The data is stark. As of 2025, agriculture still employs 47% of Africa’s youth—some 143 million souls. However, the sector is stagnant, with a projected growth rate of just 1.3 times over the next fifteen years. In contrast, the services sector is exploding, projected to grow 2.4 times and overtake agriculture as the primary employer of young Africans by 2033. On the surface, this looks like progress. Dig deeper, and the rot becomes visible.
"We are seeing a migration from poverty on the farm to poverty on the back of a motorbike," warns an economist familiar with the data. The report confirms that a staggering 90% of these new service jobs are in the informal sector. These are not contracts with benefits; they are hustles—unregulated, untaxed, and unprotected.

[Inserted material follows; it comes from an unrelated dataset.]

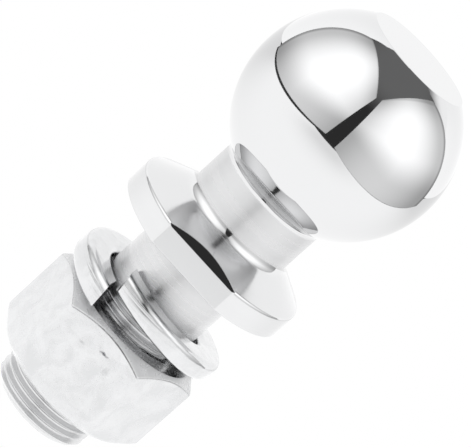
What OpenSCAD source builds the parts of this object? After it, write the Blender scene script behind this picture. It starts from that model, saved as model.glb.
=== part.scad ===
// Tow ball on a threaded shank, with its split spring washer and hex nut.
// Origin: centre of the flange's underside, +Z up through the ball.

/* [Ball] */
// Diameter of the ball
ball_d = 50.8; // [42:0.1:60]
// Height of the ball's centre above the flange's underside
ball_h = 43.8; // [38:0.1:60]
// Width of the flat on the crown
crown_d = 26.8; // [10:0.1:32]

/* [Neck] */
// Diameter of the neck
neck_d = 28; // [24:0.1:32]
// Fillet between the neck and the ball
neck_top_r = 2.2; // [0.6:0.1:3]
// Fillet between the neck and the flange
neck_foot_r = 2.6; // [1:0.1:4]

/* [Flange] */
// Diameter of the flange
flange_d = 46.8; // [42:0.1:56]
// Thickness of the flange at its rim
rim_h = 6; // [3:0.1:9]
// Slope of the flange's upper face, in degrees
top_slope = 28.4; // [5:0.1:32]
// Width across the two wrench flats
flats_w = 42.5; // [38:0.1:46]
// Drop of each flat's bevelled upper edge below the rim's upper edge
flat_drop = 0.4; // [0:0.1:1.5]
// Slope of the bevel above each flat, in degrees
bevel_slope = 66; // [35:1:75]
// Break on the rim's edges
rim_edge = 0.5; // [0.1:0.1:1]

/* [Shank] */
// Diameter of the shank and of its thread's crests
shank_d = 25.4; // [20:0.1:28]
// Length of the shank below the flange
shank_len = 52.5; // [48:0.5:75]
// Length of the full-size stretch under the flange
plain_len = 8; // [5:0.1:8.3]
// Depth by which the rest of the shank is drawn below the thread's crests
thread_ease = 0.2; // [0.1:0.05:0.5]
// Chamfer at the shank's end
end_chamfer = 1.6; // [0.5:0.1:3]

/* [Nut] */
// Width across the nut's flats
nut_af = 36.8; // [34:0.1:42]
// Height of the nut
nut_h = 22.2; // [14:0.1:26]
// Diameter of the round bearing face at each end of the nut
nut_face_d = 34.8; // [32:0.1:40]
// Slope of the chamfer on the nut's corners, in degrees
nut_chamfer = 34; // [10:1:40]
// Depth of the countersink at each end of the bore
sink_depth = 1; // [0.3:0.1:2]
// Radial gap between the thread and the nut's bore
thread_gap = 0.05; // [0.02:0.01:0.1]
// Distance from the flange's underside down to the nut's upper face
nut_drop = 21.4; // [21:0.1:26]
// Turn of the nut about the shank, in degrees
nut_turn = -2; // [-30:0.1:30]

/* [Washer] */
// Play of the washer's bore on the shank
washer_play = 1.4; // [1.4:0.1:2.4]
// Width of the washer's wire
wire_w = 7.3; // [5:0.05:9]
// Thickness of the wire at the coil's lower end
wire_t_low = 6.4; // [4:0.1:7]
// Thickness of the wire at the coil's upper end
wire_t_high = 5; // [4:0.1:7]
// Rounding of the wire's corners
wire_edge = 1.7; // [0.3:0.1:2]
// Rise of the washer's coil in one turn
washer_rise = 6.2; // [4.5:0.1:7]
// Opening between the washer's ends, in degrees
washer_gap = 5; // [3:0.5:20]
// Angle by which the bore's edge of each end trails the rim's, in degrees
end_skew = 13; // [0:0.5:16]
// Direction of the washer's lower end, in degrees
end_dir = -116; // [-180:1:180]
// Lean of the coil as it rests on the nut, in degrees
lean = 5.7; // [3:0.1:6.5]
// Direction towards which the leaning coil is raised, in degrees
lean_dir = -144; // [-180:1:180]
// Gap between the resting coil and the nut
seat_gap = 0.05; // [0.02:0.01:0.2]

/* [Hidden] */
$fn = 96;
cut = 1;
coil_steps = 60;
edge_steps = 3;

ball_r = ball_d / 2;
neck_r = neck_d / 2;
flange_r = flange_d / 2;
shank_r = shank_d / 2;
thread_r = shank_r - thread_ease;
bore_r = thread_r + thread_gap;
crown_h = ball_h + sqrt(ball_r ^ 2 - (crown_d / 2) ^ 2);

// Centre of the fillet that touches both the neck and the ball
top_fillet = [neck_r + neck_top_r,
              ball_h - sqrt((ball_r + neck_top_r) ^ 2 - (neck_r + neck_top_r) ^ 2)];
// Height of the flange's sloping upper face at a radius
function face_z(r) = rim_h + (flange_r - r) * tan(top_slope);
// Centre of the fillet that touches both the neck and that face
foot_fillet = [neck_r + neck_foot_r,
               face_z(neck_r + neck_foot_r) + neck_foot_r / cos(top_slope)];

// Tow ball, forged and turned in one piece
module ball_section() {
    intersection() {
        translate([0, ball_h]) circle(r = ball_r);
        translate([0, ball_h - ball_r]) square([ball_r, crown_h - ball_h + ball_r]);
    }
}

module neck_section() {
    square([neck_r, ball_h]);
    // Fillet under the ball
    difference() {
        polygon([[neck_r - cut, top_fillet.y],
                 top_fillet,
                 [0, ball_h],
                 [neck_r - cut, ball_h - cut]]);
        translate(top_fillet) circle(r = neck_top_r);
    }
    // Fillet at the flange
    foot_touch = foot_fillet - neck_foot_r * [sin(top_slope), cos(top_slope)];
    difference() {
        polygon([[neck_r - cut, foot_fillet.y],
                 foot_fillet,
                 foot_touch,
                 [neck_r - cut, face_z(neck_r)]]);
        translate(foot_fillet) circle(r = neck_foot_r);
    }
}

module flange_section() {
    polygon([[0, 0],
             [flange_r - rim_edge, 0],
             [flange_r, rim_edge],
             [flange_r, rim_h - rim_edge],
             [flange_r - rim_edge, face_z(flange_r - rim_edge)],
             [neck_r, face_z(neck_r)],
             [0, face_z(neck_r)]]);
}

module shank_section() {
    translate([0, -plain_len]) square([shank_r, plain_len + cut]);
    polygon([[0, cut],
             [thread_r, cut],
             [thread_r, end_chamfer - shank_len],
             [thread_r - end_chamfer, -shank_len],
             [0, -shank_len]]);
}

// Everything beyond one wrench flat, with the bevel above it
module flat_cutter() {
    bevel_z = rim_h - flat_drop;
    bevel_reach = 2 * rim_h;
    rotate([90, 0, 90])
        linear_extrude(height = flange_d + 2 * cut, center = true)
            polygon([[flats_w / 2, -cut],
                     [flats_w / 2, bevel_z],
                     [flats_w / 2 - bevel_reach, bevel_z + bevel_reach * tan(bevel_slope)],
                     [flange_r + cut, bevel_z + bevel_reach * tan(bevel_slope)],
                     [flange_r + cut, -cut]]);
}

module tow_ball() {
    color("gainsboro") {
        rotate_extrude() {
            ball_section();
            neck_section();
            shank_section();
        }
        difference() {
            rotate_extrude() flange_section();
            for (side = [0, 1]) rotate([0, 0, 180 * side]) flat_cutter();
        }
    }
}

// Split spring washer: a coil of rounded square wire that leans on the nut
function corner_points(cx, cz, from) =
    [for (i = [0:edge_steps])
        let (a = from + 90 * i / edge_steps)
        [cx + wire_edge * cos(a), cz + wire_edge * sin(a)]];

washer_in = (shank_d + washer_play) / 2;
washer_out = washer_in + wire_w;
function wire_section(t) =
    let (low = washer_in + wire_edge, high = washer_out - wire_edge, mid = t / 2 - wire_edge)
    concat(corner_points(high, -mid, -90),
           corner_points(high, mid, 0),
           corner_points(low, mid, 90),
           corner_points(low, -mid, 180));
section_n = 4 * (edge_steps + 1);
coil_turn = 360 - washer_gap;

// A point of the coil, climbing clockwise from its lower end, then leaned over
function leaned(p) =
    let (along = p.x * cos(lean_dir) + p.y * sin(lean_dir),
         lifted = along * cos(lean) - p.z * sin(lean),
         shift = lifted - along)
    [p.x + shift * cos(lean_dir),
     p.y + shift * sin(lean_dir),
     along * sin(lean) + p.z * cos(lean)];

coil_points =
    [for (i = [0:coil_steps])
        let (part = i / coil_steps)
        for (q = wire_section(wire_t_low + (wire_t_high - wire_t_low) * part))
            let (turned = coil_turn * part + end_skew * (washer_out - q.x) / wire_w,
                 a = end_dir - turned)
            leaned([q.x * cos(a), q.x * sin(a),
                    q.y + washer_rise * (turned / 360 - 0.5)])];

coil_faces = concat(
    [[for (j = [0:section_n - 1]) j]],
    [for (i = [0:coil_steps - 1]) for (j = [0:section_n - 1])
        let (next = (j + 1) % section_n, low = i * section_n, high = low + section_n)
        [low + j, high + j, high + next, low + next]],
    [[for (j = [section_n - 1:-1:0]) coil_steps * section_n + j]]);

coil_low = min([for (p = coil_points) p.z]);

module lock_washer() {
    color("silver")
        translate([0, 0, seat_gap - nut_drop - coil_low])
            polyhedron(points = coil_points, faces = coil_faces, convexity = 6);
}

// Hex nut with chamfered corners and a countersunk bore
module nut_blank() {
    corner_r = nut_af / sqrt(3);
    reach = corner_r + cut;
    fall = (reach - nut_face_d / 2) * tan(nut_chamfer);
    intersection() {
        rotate([0, 0, nut_turn]) cylinder(h = nut_h, r = corner_r, $fn = 6);
        rotate_extrude()
            polygon([[0, 0],
                     [nut_face_d / 2, 0],
                     [reach, fall],
                     [reach, nut_h - fall],
                     [nut_face_d / 2, nut_h],
                     [0, nut_h]]);
    }
}

module nut_hole() {
    sink_r = bore_r + sink_depth;
    rotate_extrude()
        polygon([[0, -cut],
                 [sink_r + cut, -cut],
                 [bore_r, sink_depth],
                 [bore_r, nut_h - sink_depth],
                 [sink_r + cut, nut_h + cut],
                 [0, nut_h + cut]]);
}

module hex_nut() {
    color("lightgray")
        translate([0, 0, -nut_drop - nut_h])
            difference() {
                nut_blank();
                nut_hole();
            }
}

tow_ball();
lock_washer();
hex_nut();
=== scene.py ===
# Threaded tow ball with its split spring washer and hex nut, in a white light tent
import math

import bmesh
import bpy
from mathutils import Matrix, Vector


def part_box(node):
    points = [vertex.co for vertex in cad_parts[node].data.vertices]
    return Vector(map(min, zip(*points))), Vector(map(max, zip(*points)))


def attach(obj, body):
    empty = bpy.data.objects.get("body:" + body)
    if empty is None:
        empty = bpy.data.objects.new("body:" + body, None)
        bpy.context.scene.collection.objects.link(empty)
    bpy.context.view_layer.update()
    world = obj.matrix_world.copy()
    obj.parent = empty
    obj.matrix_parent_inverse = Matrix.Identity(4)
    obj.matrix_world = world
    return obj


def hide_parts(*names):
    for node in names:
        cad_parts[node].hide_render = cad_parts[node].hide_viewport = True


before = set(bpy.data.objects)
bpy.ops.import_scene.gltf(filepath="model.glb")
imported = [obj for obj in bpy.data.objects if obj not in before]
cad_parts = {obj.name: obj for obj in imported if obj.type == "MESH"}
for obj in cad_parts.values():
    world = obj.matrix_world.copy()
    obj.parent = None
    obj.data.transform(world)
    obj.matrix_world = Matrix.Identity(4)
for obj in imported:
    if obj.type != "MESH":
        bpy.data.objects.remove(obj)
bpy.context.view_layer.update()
mm = 0.001
weld = 1e-6            # metres within which two vertices are one
slack = 0.05           # millimetres within which a ring of edges is found again
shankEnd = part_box("tow_ball")[0].z / mm


# A corner of a section is drawn as a small arc with a flat run-up on each side
def roundedCorner(before, corner, after, radius, steps=4, runUp=0.12):
    arcShare, runUpShare, leastAngle = 0.42, 0.1, 0.05
    corner = Vector(corner)
    back, ahead = Vector(before) - corner, Vector(after) - corner
    shorter = min(back.length, ahead.length)
    if shorter < 1e-6:
        return [corner.copy() for _ in range(steps + 3)]
    half = max(leastAngle, back.angle(ahead) / 2)
    reach = min(radius / math.tan(half), arcShare * shorter)
    runUp = min(runUp, runUpShare * shorter)
    back.normalize()
    ahead.normalize()
    start, end = corner + back * reach, corner + ahead * reach
    points = [corner + back * (reach + runUp)]
    for i in range(steps + 1):
        t = i / steps
        points.append(start * (1 - t) ** 2 + corner * 2 * t * (1 - t) + end * t ** 2)
    points.append(corner + ahead * (reach + runUp))
    return points


def arcPoints(centre, radius, fromAngle, toAngle, steps):
    points = []
    for i in range(steps + 1):
        a = math.radians(fromAngle + (toAngle - fromAngle) * i / steps)
        points.append(Vector((centre[0] + radius * math.cos(a), centre[1] + radius * math.sin(a))))
    return points


# The smaller of two lengths, eased over where they cross
def softMin(a, b, blend):
    h = max(blend - abs(a - b), 0) / blend
    return min(a, b) - h * h * blend / 4


# Degrees in any order become radians in order, with no two almost alike
def spacedAngles(degrees, turn=0):
    closest = 0.05
    angles = sorted(set(round((a + turn) % 360, 4) for a in degrees))
    return [math.radians(a) for i, a in enumerate(angles)
            if i == 0 or a - angles[i - 1] > closest]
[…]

Speaking at the launch, Labour and Skills Development Principal Secretary Shadrack Mwadime admitted the crisis. "We discovered that highly skilled Kenyans are also engaged in the informal sector," he stated, a rare admission of the systemic failure to create quality jobs. The governments response—the National Skills Policy 2023—aims to align curriculum with industry needs, but critics argue this is like putting a band-aid on a bullet wound.
The allure of the city and the service job is powerful, but without an industrial base to support it, Africa risks creating a permanent underclass of urban poor. The service sector boom is not a sign of economic maturity; it is a waiting room for a generation that was promised a future the economy cannot deliver.